For more on how memory interacts with the agent loop itself, see /blog/react-reflexion-planner-executor-agent-loops/. The pgvector project’s README covers indexing tradeoffs in more depth if you’re new to it; ivfflat is fine for the volumes most agent projects see.

Common Pitfalls

The patterns that look right until they’re under load.

• Embedding raw transcripts. Wastes storage, makes retrieval noisy. Embed summaries.
• Treating the vector store as the system of record. It’s an index. Your durable data lives in Postgres rows.
• Loading prior sessions into context unconditionally. You’ll blow your context budget for sessions that aren’t relevant. Always filter by similarity threshold.
• Forgetting to write the summary at session end. No summary, no episodic memory tomorrow. Make it part of the session-close flow, not optional.
• Using a small embedding dimension to save cost.

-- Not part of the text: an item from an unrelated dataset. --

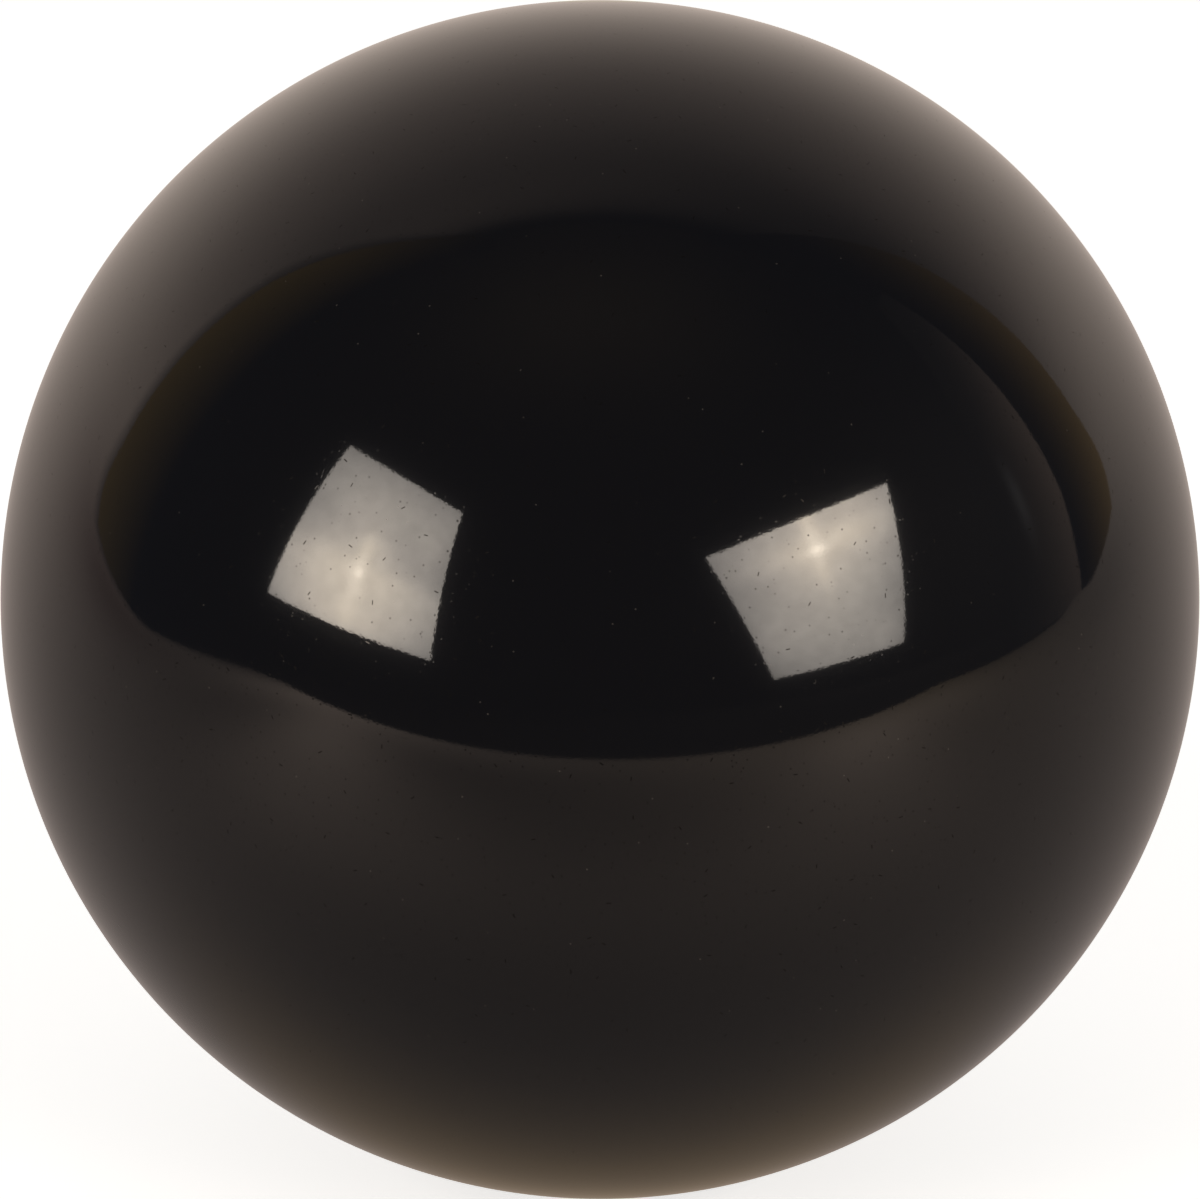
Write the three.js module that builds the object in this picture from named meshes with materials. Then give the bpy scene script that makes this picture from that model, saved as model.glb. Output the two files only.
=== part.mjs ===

Embedding cost is dominated by request count, not dimension. Use a model that gives you 1536 or higher; the recall difference is real.
• Letting facts go stale. A user_facts row from six months ago about a discontinued product is worse than no fact. Add a TTL or a refresh strategy.
• Storing PII in embeddings. You can’t easily delete a specific user’s data from an ivfflat index in place. Plan for deletion from day one.

Wrapping Up

The three-tier model isn’t novel and isn’t mine. It’s the loose consensus that emerged from agent teams in 2023 and that the better frameworks now reflect. The reason it works is that it maps to the actual shape of agent needs. Recent messages now. Prior conversations sometimes. Structured facts on demand. Each tier has a different cost, different access pattern, different consistency requirement.

The mistake I keep flagging in code reviews is teams picking one tier and trying to stretch it across all three responsibilities. A buffer can’t do episodic. A vector store can’t do structured facts. A facts table can’t do conversation history. Build all three or be honest that your agent doesn’t really remember anything.

The good news is that the storage technologies for all three are boring and well-understood. Postgres for the durable bits. Redis or in-memory for the buffer. Embedding model of your choice. Nothing here requires a managed vector platform or an exotic database. The infrastructure is the easy part; deciding what to write where is the work.